Second, and more interesting, rather than seeing this as a clumsy editing job, why not see this as a deliberate attempt for God to try to convince the reader that 42:1-6 didn’t happen? Just like God will ignore Elihu’s crucial words when God speaks in 42:7-8, so He also ignores the “inconvenient” words of Job in 42:1-6. Perhaps we might even see this as a divine strategy: when the going gets tough, ignore the strong and convincing words spoken by your opponents and just plow on as if nothing has happened.


But God knows better. Or, if God is the God whom Job and the friends say that God is, then He has heard Job in 42:1-6 and He knows the way that Elihu has painted Him into a tough corner especially by his words in Job 36:15-17. He knows that by leaving Him, Job has exercised a kind of independence that God really can’t control. But God won’t just accede to this or meekly yield to this act of creaturely independence without His own response. That, in my mind, is the purpose of 42:7-17 in general, and 42:7-9 in specific.

 

To be more precise, I see God’s strategy in the remaining eleven verses of the Book of Job as a valiant, and perhaps panic-motivated, attempt to win Job back. It finally dawns on God that Job has the upper hand in argument (i.e., Job can just take his “faith” and go elsewhere), that He may have overreached in the beautiful, but somewhat irrelevant, poetic section of Job 38-41, and that He may be on the verge of losing the affection and allegiance of Job.

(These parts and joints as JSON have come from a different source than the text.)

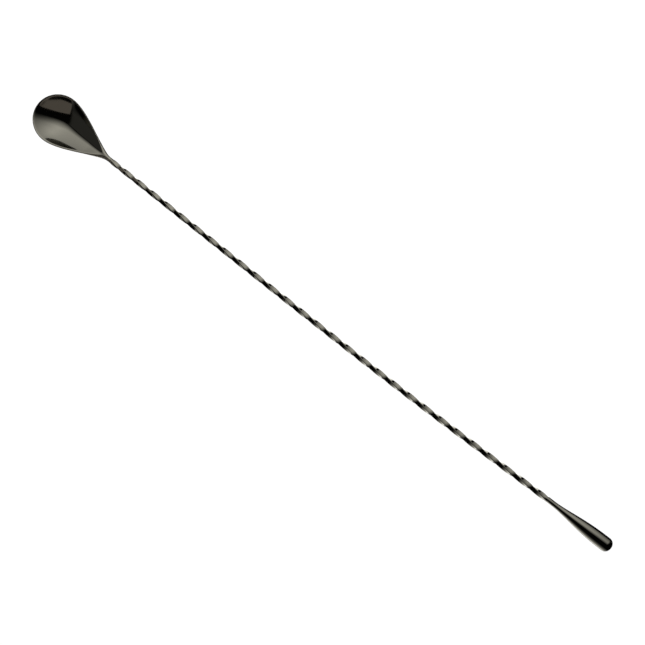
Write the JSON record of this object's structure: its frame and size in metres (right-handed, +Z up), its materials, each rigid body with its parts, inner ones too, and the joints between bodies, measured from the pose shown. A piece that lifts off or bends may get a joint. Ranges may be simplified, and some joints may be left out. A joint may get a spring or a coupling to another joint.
{
  "type": "bar spoon",
  "caption": "Long bar spoon with a pressed teardrop bowl, a right-hand twisted square stem and a turned teardrop weight, in polished gun-metal steel.",
  "frame": {"origin": "middle of the spoon's length and width, on the surface that it rests on", "axes": "+X along the spoon from the bowl to the weight, +Y across it, +Z up out of the bowl's hollow"},
  "size_m": [0.4001, 0.0294, 0.0088],
  "materials": {
    "gunmetal": "mirror-polished stainless steel with a dark gun-metal coating, very slightly warm",
    "brazing_filler": "brazing filler ground flush and polished, a little lighter and less sharp than the steel beside it"
  },
  "bodies": {
    "root": {"bowl": "gunmetal", "twisted_stem": "gunmetal", "teardrop_weight": "gunmetal", "bowl_filler_ring": "brazing_filler", "weight_filler_ring": "brazing_filler"}
  },
  "joints": []
}
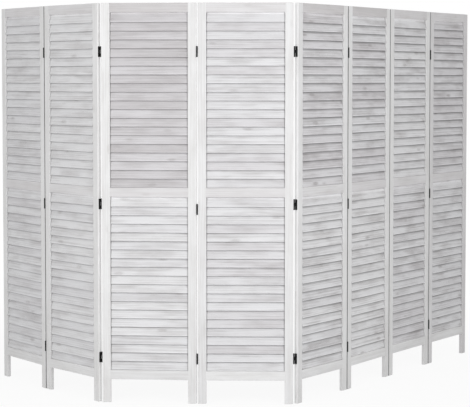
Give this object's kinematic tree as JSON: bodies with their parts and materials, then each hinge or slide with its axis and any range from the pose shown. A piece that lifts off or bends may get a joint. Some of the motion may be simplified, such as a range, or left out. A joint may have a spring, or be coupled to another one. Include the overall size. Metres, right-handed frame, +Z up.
{
  "type": "folding screen",
  "caption": "Free-standing louvered folding screen of wooden panels joined by butt hinges that fold in alternate directions.",
  "frame": {"origin": "middle of the box that the standing screen fills, on the floor", "axes": "+X along the front panel to the right, +Y to the back, where the wings fold, +Z up"},
  "size_m": [2.219, 1.4116, 1.7],
  "materials": {
    "frame_wood": "white-washed softwood, matte, with faint vertical grain",
    "slat_wood": "white-washed softwood, matte, with fine grain along the slat",
    "hinge_steel": "black, satin"
  },
  "bodies": {
    "panel_1": {"panel_1_left_stile": "frame_wood", "panel_1_right_stile": "frame_wood", "panel_1_rails": "frame_wood", "panel_1_lower_slats": "slat_wood", "panel_1_upper_slats": "slat_wood", "panel_1_hinge_leaves": "hinge_steel", "seam_1_hinge_pins": "hinge_steel"},
    "panel_2": {"panel_2_left_stile": "frame_wood", "panel_2_right_stile": "frame_wood", "panel_2_rails": "frame_wood", "panel_2_lower_slats": "slat_wood", "panel_2_upper_slats": "slat_wood", "panel_2_hinge_leaves": "hinge_steel", "seam_2_hinge_pins": "hinge_steel"},
    "panel_3": {"panel_3_left_stile": "frame_wood", "panel_3_right_stile": "frame_wood", "panel_3_rails": "frame_wood", "panel_3_lower_slats": "slat_wood", "panel_3_upper_slats": "slat_wood", "panel_3_hinge_leaves": "hinge_steel", "seam_3_hinge_pins": "hinge_steel"},
    "panel_4": {"panel_4_left_stile": "frame_wood", "panel_4_right_stile": "frame_wood", "panel_4_rails": "frame_wood", "panel_4_lower_slats": "slat_wood", "panel_4_upper_slats": "slat_wood", "panel_4_hinge_leaves": "hinge_steel", "seam_4_hinge_pins": "hinge_steel"},
    "panel_5": {"panel_5_left_stile": "frame_wood", "panel_5_right_stile": "frame_wood", "panel_5_rails": "frame_wood", "panel_5_lower_slats": "slat_wood", "panel_5_upper_slats": "slat_wood", "panel_5_hinge_leaves": "hinge_steel", "seam_5_hinge_pins": "hinge_steel"},
    "panel_6": {"panel_6_left_stile": "frame_wood", "panel_6_right_stile": "frame_wood", "panel_6_rails": "frame_wood", "panel_6_lower_slats": "slat_wood", "panel_6_upper_slats": "slat_wood", "panel_6_hinge_leaves": "hinge_steel", "seam_6_hinge_pins": "hinge_steel"},
    "panel_7": {"panel_7_left_stile": "frame_wood", "panel_7_right_stile": "frame_wood", "panel_7_rails": "frame_wood", "panel_7_lower_slats": "slat_wood", "panel_7_upper_slats": "slat_wood", "panel_7_hinge_leaves": "hinge_steel", "seam_7_hinge_pins": "hinge_steel"},
    "panel_8": {"panel_8_left_stile": "frame_wood", "panel_8_right_stile": "frame_wood", "panel_8_rails": "frame_wood", "panel_8_lower_slats": "slat_wood", "panel_8_upper_slats": "slat_wood", "panel_8_hinge_leaves": "hinge_steel"}
  },
  "joints": [
    {"name": "fold_1_2", "type": "hinge", "parent": "panel_2", "child": "panel_1", "pos_m": [-0.87189, -0.35789, 0.85], "axis": [0, 0, 1], "range_deg": [-7, 185]},
    {"name": "fold_2_3", "type": "hinge", "parent": "panel_3", "child": "panel_2", "pos_m": [-0.58824, -0.65523, 0.85], "axis": [0, 0, -1], "range_deg": [-57, 128]},
    {"name": "fold_3_4", "type": "hinge", "parent": "panel_4", "child": "panel_3", "pos_m": [-0.18006, -0.70282, 0.85], "axis": [0, 0, 1], "range_deg": [-8, 184]},
    {"name": "fold_4_5", "type": "hinge", "parent": "panel_4", "child": "panel_5", "pos_m": [0.23044, -0.68382, 0.85], "axis": [0, 0, 1], "range_deg": [-68.5, 93.5]},
    {"name": "fold_5_6", "type": "hinge", "parent": "panel_5", "child": "panel_6", "pos_m": [0.47285, -0.352, 0.85], "axis": [0, 0, -1], "range_deg": [-9, 183]},
    {"name": "fold_6_7", "type": "hinge", "parent": "panel_6", "child": "panel_7", "pos_m": [0.66483, 0.01134, 0.85], "axis": [0, 0, 1], "range_deg": [-11, 177]},
    {"name": "fold_7_8", "type": "hinge", "parent": "panel_7", "child": "panel_8", "pos_m": [0.89551, 0.35142, 0.85], "axis": [0, 0, -1], "range_deg": [-12.5, 179.5]}
  ]
}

One might say that God doesn’t need the affection or allegiance of anyone, but if we admit that in this instance it is as if God would be saying that the Satan has won the bet that they placed on Job in Job 1-2. That simply won’t do. So, I see the last eleven verses of Job 42 as God’s way of trying to woo Job back to Himself.

 

The word suth (“woo/allure/entice”), which Elihu used so effectively in 36:16 doesn’t appear here. We are in prose and not in poetry, and so God’s efforts to win Job’s affection back will be not simply in pleasant words but also in specific actions. The three things I see God doing in these 11 verses to win back Job’s allegiance are:

 

a) saying that Job was right all along;

b) making Job perform an act of piety—a prayer; and

c) giving Job double portions of his possessions, as well as ten replacement children.  

 

I will deal with a) and b) in the next essay, reserving a brief consideration of c) to my final essay.